▶ [TASK DIRECTIONS]: Reproduce only the lines of the material below that start at the line containing "extrude(amount=rod_flat - eye_radius" and stop at the line containing "obj.matrix_parent_inverse = Matrix.Identity(4)". Keep both end lines.

▶ [DATASET ENTRIES]:
_ _ _ _ _ _ _

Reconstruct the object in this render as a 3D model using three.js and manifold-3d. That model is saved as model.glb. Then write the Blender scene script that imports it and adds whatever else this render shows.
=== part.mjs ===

_ _ _ _ _ _ _

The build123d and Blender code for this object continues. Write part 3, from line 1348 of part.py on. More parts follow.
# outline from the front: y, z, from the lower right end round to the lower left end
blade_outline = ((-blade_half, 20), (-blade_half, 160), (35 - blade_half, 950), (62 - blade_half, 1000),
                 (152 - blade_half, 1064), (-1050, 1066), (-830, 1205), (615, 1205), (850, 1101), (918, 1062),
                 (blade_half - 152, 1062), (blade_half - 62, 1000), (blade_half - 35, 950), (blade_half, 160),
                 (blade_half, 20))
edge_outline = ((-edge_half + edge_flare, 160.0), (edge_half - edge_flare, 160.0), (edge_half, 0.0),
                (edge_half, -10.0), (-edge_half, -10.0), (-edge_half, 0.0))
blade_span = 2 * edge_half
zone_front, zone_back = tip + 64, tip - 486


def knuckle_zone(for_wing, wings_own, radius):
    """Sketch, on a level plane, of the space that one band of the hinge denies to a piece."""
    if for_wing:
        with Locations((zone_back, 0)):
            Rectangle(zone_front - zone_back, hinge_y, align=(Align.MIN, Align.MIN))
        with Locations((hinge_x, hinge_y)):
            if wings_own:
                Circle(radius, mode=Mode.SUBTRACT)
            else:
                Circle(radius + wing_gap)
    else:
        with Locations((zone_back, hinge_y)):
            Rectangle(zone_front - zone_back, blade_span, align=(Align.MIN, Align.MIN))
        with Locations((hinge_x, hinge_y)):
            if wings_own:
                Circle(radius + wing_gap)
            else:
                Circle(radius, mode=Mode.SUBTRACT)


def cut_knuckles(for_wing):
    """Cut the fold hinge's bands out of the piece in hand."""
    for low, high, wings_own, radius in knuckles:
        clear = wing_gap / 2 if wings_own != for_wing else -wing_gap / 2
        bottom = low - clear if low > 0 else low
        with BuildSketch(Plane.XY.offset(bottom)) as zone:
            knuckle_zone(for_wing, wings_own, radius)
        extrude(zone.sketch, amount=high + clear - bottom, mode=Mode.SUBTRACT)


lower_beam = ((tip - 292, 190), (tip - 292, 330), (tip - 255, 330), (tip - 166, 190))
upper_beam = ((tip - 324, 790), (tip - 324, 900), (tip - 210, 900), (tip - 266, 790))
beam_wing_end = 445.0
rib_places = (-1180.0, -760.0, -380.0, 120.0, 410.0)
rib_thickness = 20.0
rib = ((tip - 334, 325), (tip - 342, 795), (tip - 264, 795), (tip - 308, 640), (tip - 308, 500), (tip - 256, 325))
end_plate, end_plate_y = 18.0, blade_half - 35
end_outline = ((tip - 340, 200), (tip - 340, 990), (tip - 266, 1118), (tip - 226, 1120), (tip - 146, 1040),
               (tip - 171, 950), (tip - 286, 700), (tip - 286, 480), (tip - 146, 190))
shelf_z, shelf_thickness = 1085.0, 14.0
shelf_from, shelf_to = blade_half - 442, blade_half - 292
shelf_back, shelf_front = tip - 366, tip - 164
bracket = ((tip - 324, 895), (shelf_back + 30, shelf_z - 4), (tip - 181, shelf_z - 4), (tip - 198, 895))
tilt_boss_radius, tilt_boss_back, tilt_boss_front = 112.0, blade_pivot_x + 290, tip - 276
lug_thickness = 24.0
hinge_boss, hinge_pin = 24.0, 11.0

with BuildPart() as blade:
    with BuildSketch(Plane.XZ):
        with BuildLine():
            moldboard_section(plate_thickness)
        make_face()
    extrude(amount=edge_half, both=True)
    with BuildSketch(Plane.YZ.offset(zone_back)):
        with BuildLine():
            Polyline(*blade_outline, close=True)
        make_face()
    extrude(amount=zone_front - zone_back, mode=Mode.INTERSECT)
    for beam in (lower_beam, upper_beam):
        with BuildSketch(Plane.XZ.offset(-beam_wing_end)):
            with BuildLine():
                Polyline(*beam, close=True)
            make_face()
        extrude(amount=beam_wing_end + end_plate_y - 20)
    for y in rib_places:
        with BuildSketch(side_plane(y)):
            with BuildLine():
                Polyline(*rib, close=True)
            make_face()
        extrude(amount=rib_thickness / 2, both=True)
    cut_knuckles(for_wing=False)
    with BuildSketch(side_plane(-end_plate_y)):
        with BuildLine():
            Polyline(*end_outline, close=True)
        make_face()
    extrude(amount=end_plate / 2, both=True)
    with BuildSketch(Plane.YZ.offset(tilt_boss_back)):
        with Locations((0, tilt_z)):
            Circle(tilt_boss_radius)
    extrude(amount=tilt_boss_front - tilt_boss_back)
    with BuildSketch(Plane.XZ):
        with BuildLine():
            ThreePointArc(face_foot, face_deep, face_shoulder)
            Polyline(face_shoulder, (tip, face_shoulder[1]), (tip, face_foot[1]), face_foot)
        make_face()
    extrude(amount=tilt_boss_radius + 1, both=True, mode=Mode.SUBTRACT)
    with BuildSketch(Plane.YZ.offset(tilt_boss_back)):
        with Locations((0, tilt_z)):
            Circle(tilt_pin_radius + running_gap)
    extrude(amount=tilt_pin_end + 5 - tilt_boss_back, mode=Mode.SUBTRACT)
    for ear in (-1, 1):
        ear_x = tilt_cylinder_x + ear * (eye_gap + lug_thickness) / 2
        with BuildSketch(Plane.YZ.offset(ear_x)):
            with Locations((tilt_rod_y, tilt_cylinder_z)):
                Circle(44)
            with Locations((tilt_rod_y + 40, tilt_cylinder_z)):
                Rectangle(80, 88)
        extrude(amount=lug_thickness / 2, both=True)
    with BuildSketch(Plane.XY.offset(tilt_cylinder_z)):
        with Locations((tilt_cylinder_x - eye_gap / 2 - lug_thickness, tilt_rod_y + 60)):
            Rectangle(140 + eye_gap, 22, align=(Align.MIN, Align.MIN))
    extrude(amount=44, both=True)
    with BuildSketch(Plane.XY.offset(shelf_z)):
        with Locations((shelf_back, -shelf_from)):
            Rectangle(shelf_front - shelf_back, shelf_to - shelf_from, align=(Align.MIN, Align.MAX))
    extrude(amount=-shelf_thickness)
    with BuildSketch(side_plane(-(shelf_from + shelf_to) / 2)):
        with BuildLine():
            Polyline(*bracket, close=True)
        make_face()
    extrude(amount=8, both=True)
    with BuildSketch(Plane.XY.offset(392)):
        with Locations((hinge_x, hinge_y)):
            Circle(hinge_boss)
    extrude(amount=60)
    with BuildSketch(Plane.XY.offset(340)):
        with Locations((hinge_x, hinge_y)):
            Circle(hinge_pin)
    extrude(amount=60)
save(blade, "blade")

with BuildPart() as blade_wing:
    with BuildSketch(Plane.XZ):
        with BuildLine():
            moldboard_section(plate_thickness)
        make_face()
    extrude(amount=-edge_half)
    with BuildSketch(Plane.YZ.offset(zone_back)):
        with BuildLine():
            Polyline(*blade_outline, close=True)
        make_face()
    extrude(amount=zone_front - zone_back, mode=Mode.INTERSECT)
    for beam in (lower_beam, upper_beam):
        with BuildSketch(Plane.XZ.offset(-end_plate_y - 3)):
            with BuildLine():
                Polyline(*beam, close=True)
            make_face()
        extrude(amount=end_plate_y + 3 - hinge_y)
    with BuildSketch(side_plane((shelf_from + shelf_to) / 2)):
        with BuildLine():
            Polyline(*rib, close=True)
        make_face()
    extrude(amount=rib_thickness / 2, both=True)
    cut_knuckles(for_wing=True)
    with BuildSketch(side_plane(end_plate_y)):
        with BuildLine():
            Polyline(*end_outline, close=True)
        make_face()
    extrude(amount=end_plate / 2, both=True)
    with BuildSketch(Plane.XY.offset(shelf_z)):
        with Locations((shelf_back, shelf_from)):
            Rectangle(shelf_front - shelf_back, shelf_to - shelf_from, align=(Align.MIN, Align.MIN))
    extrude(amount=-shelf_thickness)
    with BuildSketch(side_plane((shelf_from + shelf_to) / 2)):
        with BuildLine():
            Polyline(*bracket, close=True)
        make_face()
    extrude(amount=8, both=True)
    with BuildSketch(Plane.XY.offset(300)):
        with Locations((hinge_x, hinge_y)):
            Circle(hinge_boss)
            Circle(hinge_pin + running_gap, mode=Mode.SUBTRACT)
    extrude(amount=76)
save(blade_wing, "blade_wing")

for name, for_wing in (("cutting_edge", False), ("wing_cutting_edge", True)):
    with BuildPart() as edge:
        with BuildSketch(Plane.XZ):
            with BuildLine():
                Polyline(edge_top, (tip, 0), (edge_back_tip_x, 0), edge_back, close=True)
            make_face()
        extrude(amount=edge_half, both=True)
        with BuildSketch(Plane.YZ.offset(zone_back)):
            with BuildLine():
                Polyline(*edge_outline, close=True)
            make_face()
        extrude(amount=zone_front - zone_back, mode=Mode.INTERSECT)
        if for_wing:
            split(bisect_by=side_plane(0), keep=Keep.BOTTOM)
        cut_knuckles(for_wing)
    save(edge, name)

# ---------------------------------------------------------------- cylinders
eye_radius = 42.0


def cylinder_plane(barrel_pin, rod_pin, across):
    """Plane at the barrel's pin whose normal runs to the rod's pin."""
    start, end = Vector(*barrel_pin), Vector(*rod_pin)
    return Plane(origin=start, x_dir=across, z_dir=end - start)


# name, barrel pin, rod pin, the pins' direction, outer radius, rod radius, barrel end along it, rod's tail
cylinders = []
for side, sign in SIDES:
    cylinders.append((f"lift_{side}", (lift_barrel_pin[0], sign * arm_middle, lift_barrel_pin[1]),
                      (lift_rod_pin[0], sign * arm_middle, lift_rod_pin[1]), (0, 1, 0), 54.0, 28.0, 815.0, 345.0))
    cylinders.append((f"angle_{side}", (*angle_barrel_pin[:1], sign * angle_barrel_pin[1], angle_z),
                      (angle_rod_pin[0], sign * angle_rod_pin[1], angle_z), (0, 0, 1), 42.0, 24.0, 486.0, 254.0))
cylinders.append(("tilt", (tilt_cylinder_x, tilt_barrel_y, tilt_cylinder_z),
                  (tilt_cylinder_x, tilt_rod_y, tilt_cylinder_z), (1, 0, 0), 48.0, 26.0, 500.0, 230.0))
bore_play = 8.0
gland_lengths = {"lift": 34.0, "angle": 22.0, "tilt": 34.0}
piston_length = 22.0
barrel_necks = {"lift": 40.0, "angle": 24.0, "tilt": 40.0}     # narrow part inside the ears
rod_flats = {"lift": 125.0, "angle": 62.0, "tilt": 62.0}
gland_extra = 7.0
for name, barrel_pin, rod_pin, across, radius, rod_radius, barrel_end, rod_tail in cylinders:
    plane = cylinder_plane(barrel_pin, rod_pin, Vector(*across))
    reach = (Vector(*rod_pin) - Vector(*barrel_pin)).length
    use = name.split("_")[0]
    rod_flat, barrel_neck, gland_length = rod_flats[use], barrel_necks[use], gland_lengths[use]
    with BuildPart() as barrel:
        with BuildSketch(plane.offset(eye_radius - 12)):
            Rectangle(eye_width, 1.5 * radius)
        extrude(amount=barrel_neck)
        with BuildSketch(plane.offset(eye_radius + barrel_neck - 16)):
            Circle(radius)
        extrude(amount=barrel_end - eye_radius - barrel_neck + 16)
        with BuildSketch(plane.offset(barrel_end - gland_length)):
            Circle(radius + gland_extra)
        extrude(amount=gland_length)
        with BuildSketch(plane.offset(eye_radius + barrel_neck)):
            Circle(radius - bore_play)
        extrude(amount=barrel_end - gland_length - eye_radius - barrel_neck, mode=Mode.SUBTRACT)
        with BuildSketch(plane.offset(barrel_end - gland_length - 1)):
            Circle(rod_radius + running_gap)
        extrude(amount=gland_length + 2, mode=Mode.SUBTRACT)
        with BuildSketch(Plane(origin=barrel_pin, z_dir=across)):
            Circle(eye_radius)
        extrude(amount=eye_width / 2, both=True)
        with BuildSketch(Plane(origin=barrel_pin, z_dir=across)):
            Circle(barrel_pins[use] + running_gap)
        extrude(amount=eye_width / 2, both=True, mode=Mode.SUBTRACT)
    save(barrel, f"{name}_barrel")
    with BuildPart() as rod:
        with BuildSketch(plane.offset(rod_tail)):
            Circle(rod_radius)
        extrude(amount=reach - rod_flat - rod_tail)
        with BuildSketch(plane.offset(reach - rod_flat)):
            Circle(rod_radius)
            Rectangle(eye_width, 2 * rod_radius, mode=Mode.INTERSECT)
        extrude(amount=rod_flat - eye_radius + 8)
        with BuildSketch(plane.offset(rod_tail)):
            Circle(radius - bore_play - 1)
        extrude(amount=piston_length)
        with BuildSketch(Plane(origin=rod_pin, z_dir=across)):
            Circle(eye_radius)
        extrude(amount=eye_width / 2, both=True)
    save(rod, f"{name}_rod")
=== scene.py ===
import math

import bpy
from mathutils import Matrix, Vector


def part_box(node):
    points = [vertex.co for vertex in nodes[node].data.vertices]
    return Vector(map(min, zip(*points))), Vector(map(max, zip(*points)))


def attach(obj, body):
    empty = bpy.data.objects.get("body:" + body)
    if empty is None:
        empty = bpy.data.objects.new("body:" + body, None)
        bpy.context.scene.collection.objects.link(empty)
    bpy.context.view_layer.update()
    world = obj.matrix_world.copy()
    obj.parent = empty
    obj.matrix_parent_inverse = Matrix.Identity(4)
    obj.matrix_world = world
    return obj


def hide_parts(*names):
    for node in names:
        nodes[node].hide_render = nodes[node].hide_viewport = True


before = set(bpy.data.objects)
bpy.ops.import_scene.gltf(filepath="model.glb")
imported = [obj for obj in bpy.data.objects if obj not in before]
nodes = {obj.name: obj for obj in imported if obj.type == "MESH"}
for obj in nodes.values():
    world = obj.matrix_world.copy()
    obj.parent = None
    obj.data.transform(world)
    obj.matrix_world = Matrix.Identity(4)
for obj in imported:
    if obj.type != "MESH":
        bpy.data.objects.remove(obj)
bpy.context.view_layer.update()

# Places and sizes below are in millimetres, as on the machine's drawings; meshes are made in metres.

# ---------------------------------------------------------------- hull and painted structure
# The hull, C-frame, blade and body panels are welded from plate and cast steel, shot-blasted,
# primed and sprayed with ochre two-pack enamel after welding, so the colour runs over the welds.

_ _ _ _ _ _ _

▶ [RESPONSE BELOW]:
        extrude(amount=rod_flat - eye_radius + 8)
        with BuildSketch(plane.offset(rod_tail)):
            Circle(radius - bore_play - 1)
        extrude(amount=piston_length)
        with BuildSketch(Plane(origin=rod_pin, z_dir=across)):
            Circle(eye_radius)
        extrude(amount=eye_width / 2, both=True)
    save(rod, f"{name}_rod")
=== scene.py ===
import math

import bpy
from mathutils import Matrix, Vector


def part_box(node):
    points = [vertex.co for vertex in nodes[node].data.vertices]
    return Vector(map(min, zip(*points))), Vector(map(max, zip(*points)))


def attach(obj, body):
    empty = bpy.data.objects.get("body:" + body)
    if empty is None:
        empty = bpy.data.objects.new("body:" + body, None)
        bpy.context.scene.collection.objects.link(empty)
    bpy.context.view_layer.update()
    world = obj.matrix_world.copy()
    obj.parent = empty
    obj.matrix_parent_inverse = Matrix.Identity(4)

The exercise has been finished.